Energy prices continue to rise, so the return on investment will also improve. When the solar water heating system cost is included in a home loan for new construction the savings will be immediate in most cases as you’ll save more per month than the system costs.
Over the past few years the dramatic decrease in component costs with improved incentives have significantly improved their return investment.
Solar is one of the best ways to decrease your carbon footprint. The Midwest is powered largely with coal, so each kWh produced from a solar system saves one pound of coal from being burned. A solar electric system will offset the energy to produce the modules in less than 3 years – that means truly clean energy for the remaining life of the system over the next 30 years!

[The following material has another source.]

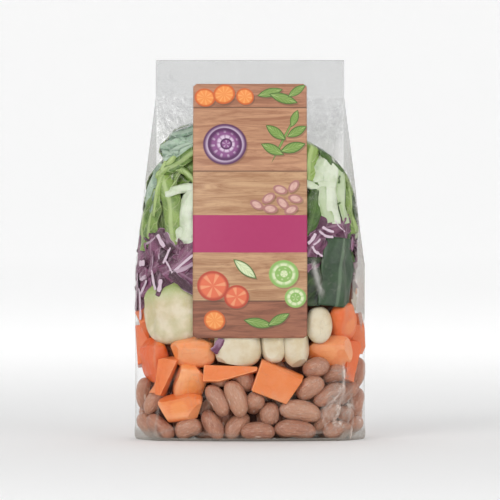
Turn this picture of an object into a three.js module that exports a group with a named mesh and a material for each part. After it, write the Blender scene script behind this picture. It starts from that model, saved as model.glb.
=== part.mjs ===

Beyond cleaner air and lower carbon emissions, a solar system will also decrease your energy costs. A solar water heater, for example, helps the environment as much as a hybrid car!
Solar panels are mounted on to rails or “racks”. These racks are held in place one of three ways:
1. The rails are attached to the roof via attachments that are flashed and sealed. These slide underneath your existing shingles. The attachments are secured to the structural members of the roof with lag screws every four to six feet. This produces a secure and leak proof attachment system that is designed to withstand local wind speeds. In addition, dispersed roof loads are quite low, typically around three pounds per square foot – a roof load that is usually well within the parameters of a
structurally sound roof. This is typical of residential systems.
2. The rails are attached to ballast systems. The ballast have a large number of heavy blocks that sit on the attachment array to keep the panels in place during high winds. Typically, a membrane is put underneath to provided added protection for your roof. This is typical of commercial systems.
3. The rack may be attached to a ground mount. A metal pole is placed directly into the ground on an open space of your property for this mounting system.